My hardware and software includes (I know, not the latest and greatest, but not a slouch either):
Clearly, I meet the 'minimum requirements'... according to the game's accompanying readme.txt, the minumum requirements are:
supporting pixel shaders 1.3, preferably with 128MB or more of VRAM.
These requirements were not kidding... the game runs extremely slowly on my hardware. It was chugging along at, I'd guess, 10-15 frames per second (I'm not sure what resolution it was running at or color depth, but I run Windows at 1024x768x32bpp). The game was ok looking, visually, in some aspects was better looking than the original Unreal game, in others, not as good. Gameplay was not particularly exciting... though, at 10-15 frames per second, it might not be anyhow, but I only played it for about 2 minutes.
After 2 minutes, the game crashed and crashed Windows as well... Probably a result of it being 'beta' software, but nevertheless, a rare occurence on my particular Windows XP PC. As noted above, it's been over 2 years since anything caused Windows XP to crash on me! Not sure if my hardware was overwhelmed, the game being buggy, or if DirectX just killed it, but that's what happened. If you have a computer, less than 1 year old, with the latest hardware and loaded with RAM, this game will probably work for you. It doesn't work too well for the minimum requirements (in my experience, YMMV).
Interesting that they can pull this off in such a small package and trying out to see how it works for you. My $0.02.
-Joe
If we're all god's children, what's so special about Jesus? - Jimmy Carr
I wonder if you're referring to an assembly program I wrote to generate Sierpinksi triangles in 76 bytes. But please note, those 76 bytes included calls to DOS interrupts, which is an API in the same fashion that DirectX is an API.
For the record, the torrent that I created was a whopping 188 bytes. Which is to say that the http overhead is probably larger than the file size. Hell, the TCP overhead is close.
--
Also of note is that with linux you can set up a fullscreen game as one of your X Session managers (or even a runlevel), thus freeing up all the resources that would be taken up by window managers, desktop environments, etc. When logging in you can use the session menu (of many display managers) to tell it to run the game instead of KDE/Gnome.

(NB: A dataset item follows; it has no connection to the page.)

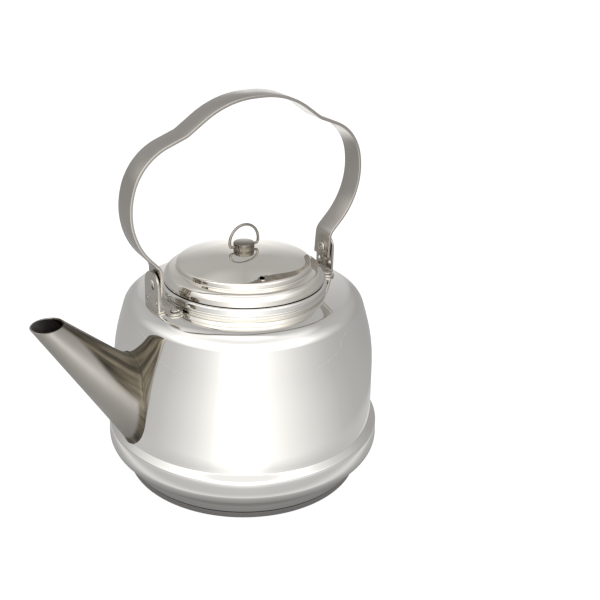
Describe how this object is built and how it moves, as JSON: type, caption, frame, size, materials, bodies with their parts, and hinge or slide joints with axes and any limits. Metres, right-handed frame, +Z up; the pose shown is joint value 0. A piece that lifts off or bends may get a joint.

seems to be an awful lot of duplication of texture, geometry, and code going on here
No, there is some procedural generation of all of the above going on here. Not much duplication I expect.
It requires 512MB RAM and 128MB framebuffer because it procedurally generates geometry and textures that are that big.
And the zipping does little. The executable is 97,280 bytes, the readme is 5,504 bytes. The zip archive is 100,185 bytes. The compression is negligible.
Don't poo-poo it just because you don't get it. It's very cool, and very impressive, IMHO.